Udo: Damals war für mich wichtig, einmal die härteste Band Deutschlands zu werden. Das habe ich geschafft. Dann wurde es wichtig, gute neue Songs zu komponieren und die Leute zu unterhalten. Heute ist es wichtig, eine gute Band zusammen zu haben… Klar, das wars schon damals. Gute Lieder zu schreiben und zu sehen, ob die auf der Bühne auch funktionieren. Das ist wichtig und darum gehe ich noch immer gerne auf Tour. Mit meiner Gesundheit habe ich keine Probleme, auch mit der Stimme nicht. Das ist ein grosser Glücksfall. Da gibt es Gesangeskollegen, die haben es nicht so gut… Dafür bin ich sehr dankbar. Bei der Gesundheit kommt es immer darauf an, wie man lebt. Da führe ich doch ein gesundes und solides Leben. Klar macht es mich auch nachdenklich, wenn viele Musiker sterben. Ich denke da nicht gross über den Tod nach. Ein Leben wie Lemmy habe ich nicht geführt (lacht). Hätte ich auch nicht führen können. Auch Jimmy Bain war nicht ein Kind von Traurigkeit. Krebs, wie zum Beispiel bei Ronnie James Dio, kann jeder kriegen. Das kann mich auch treffen, aber da denke ich nicht darüber nach. Ab einem gewissen Punkt… Als ich 60 wurde, beschloss ich mehr zu geniessen. Ich nehme nicht mehr alles so bitter ernst. Im Privaten wie auch mit der Band. Klar ist das eine ernste Angelegenheit, aber ich gehe da mit einer gewissen Lockerheit an die Sache 'ran. Es weiss keiner wie lange das noch geht. Da denke ich nicht an die Rente, aber an den Genuss.

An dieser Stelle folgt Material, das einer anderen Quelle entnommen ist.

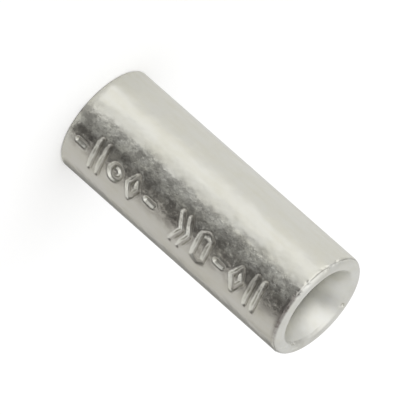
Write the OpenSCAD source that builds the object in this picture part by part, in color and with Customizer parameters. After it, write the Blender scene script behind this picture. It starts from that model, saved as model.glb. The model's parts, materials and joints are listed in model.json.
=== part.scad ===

MF: Was passiert nach dieser Tour?

Udo: Die geht noch bis Dezember. Aufhören wird das wohl am 19. Dezember, respektive da, wo alles begann..., in Solingen. Das wird ein schöner Abschluss und viele bekannte Gesichter werden dabei sein. Viele wollten dies noch verlängern, aber irgendwann muss auch mal Schluss sein (lacht). Dann gehts ans nächste U.D.O.-Album. Wahrscheinlich gibt es nächstes Jahr nochmals ein paar Shows oder Festivals mit dem Orchester. Der Plan ist Ende August, Anfangs September 2017 mit der neuen Scheibe raus zu kommen. Dann gehts wieder auf Tour. Songs sind noch keine geschrieben. Anfangs 2017, wenn sich alle drei bis vier Wochen erholt haben, wollen wir mit dem Schreiben starten. Ich denke nicht, dass diese Tour einen musikalischen Einfluss auf die kommenden Lieder hat.

MF: Besten Dank fürs Interview und weiterhin viel Spass, Genuss und alles Gute.

Udo: Kein Problem, danke, danke und dir auch alles Gute!